Den späteren Werdegang der Mädchen nachzuverfolgen ist schwierig, erklärt Prof. Rethmeier. Ihm ist es jedoch ein paar Mal gelungen, Girls‘ Day-Teilnehmerinnen in technischen Studiengängen an der Technischen Universität Berlin, wo er als wissenschaftlicher Mitarbeiter im Doktorat aktiv die Nachwuchswerbung über viele Jahre organisierte, wieder zu finden. „Auch an einer meiner Vorlesungen hier an der Fachhochschule nimmt eine Studentin teil, die angab, vor einigen Jahren über den Girls‘ Day zur Elektrotechnik gekommen zu sein“, so Professor Rethmeier. Die „Dunkelziffer“ sei jedoch sicher höher. „Daher finde ich es sehr wichtig, dass sich die FH Kiel am Girls‘ Day beteiligt.“ Während am Fachbereich Informatik und Elektrotechnik der Technik-Funke im Blitzlabor auf die Mädchen überspringen sollte, besuchten die Schülerinnen am Fachbereich Maschinenwesen u.a. das Kunststofflabor und lernten zwei spannende Studierendenprojekte kennen: das Windauto Baltic Thunder und die Formula Student-Gruppe Raceyard. Der Rundgang endete in der Zentralwerkstatt. Hier konnten die Mädchen zuschauen, wie der Tesaroller, den sie vormittags am Computer konstruiert hatten, gefertigt wurde. So konnte jede Schülerin ein individuelles Andenken mit nach Hause nehmen. Bei Henrike Kahl, die am Gymnasium Elmschenhagen in die achte Klasse geht, hinterließ der Girls‘ Day an der FH Kiel Eindruck: „Es ist anders, als ich mir vorgestellt habe. Ich denke jetzt aber auf jeden Fall darüber nach, einen technischen Beruf zu ergreifen.“
Jedes Jahr wird der Girls‘ Day auch von mehreren Studierenden der FH Kiel unterstützt, die den Schülerinnen ihre Studiengänge und Projekte vorstellen und ein wenig von ihrer eigenen Begeisterung für die Technik weitergeben. So auch Mareike Thomsen, die im vierten Semester Maschinenbau studiert. „Es ist toll, dass es Projekte wie den Girls‘ Day gibt. Bevor ich an der FH Kiel angefangen habe, kannte ich so etwas nicht. Für die Schülerinnen ist es super zu sehen, dass das Maschinenbaustudium mehr bedeutet, als am Schreibtisch zu sitzen und irgendetwas auszurechnen.“ Anders als die Schülerinnen hat Mareike Thomsen schon sehr konkrete Vorstellungen von ihrer Zukunft; sie möchte Berufsschullehrerin werden. Den Girls‘ Day sieht sie als gute Übung für den späteren Berufsalltag, schließlich muss sie auch später junge Menschen für Technik gewinnen. Während sie den Mädchen etwas über das Windauto Baltic Thunder erzählt, hören jedenfalls alle interessiert zu.
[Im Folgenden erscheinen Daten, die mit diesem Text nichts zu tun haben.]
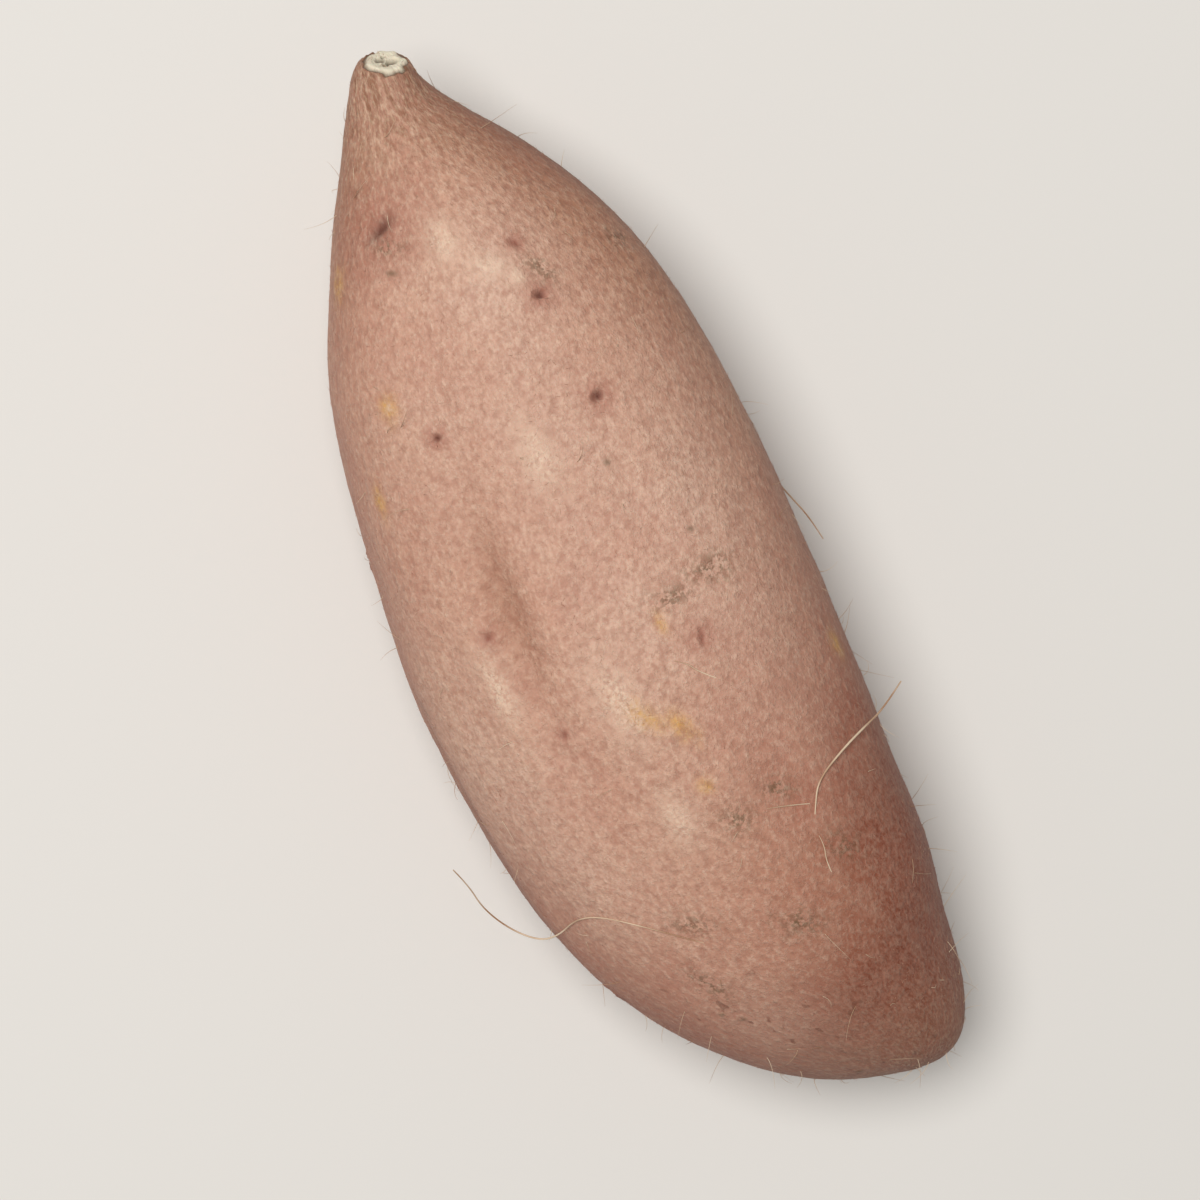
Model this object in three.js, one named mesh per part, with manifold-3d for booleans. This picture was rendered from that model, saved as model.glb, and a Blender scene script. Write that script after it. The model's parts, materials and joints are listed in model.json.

Die volle Aufmerksamkeit hat auch Prof. Rethmeier im Blitzlabor. Dort nähert sich die Veranstaltung dem krönenden Abschluss. Die Schülerinnen laden die Blitzanlage auf eine Million Volt und lassen es ein letztes Mal richtig krachen. Doch damit das Ganze nicht als reine Effekthascherei endet, haben die Schülerinnen während des Blitzens Werte notiert, die Prof. Rethmeier in ein Diagramm überträgt. Von der entstandenen Kurve lässt sich eine physikalische Gesetzmäßigkeit ableiten. So gehen die Mädchen nicht nur fasziniert, sondern auch mit neuen Erkenntnissen nach Hause.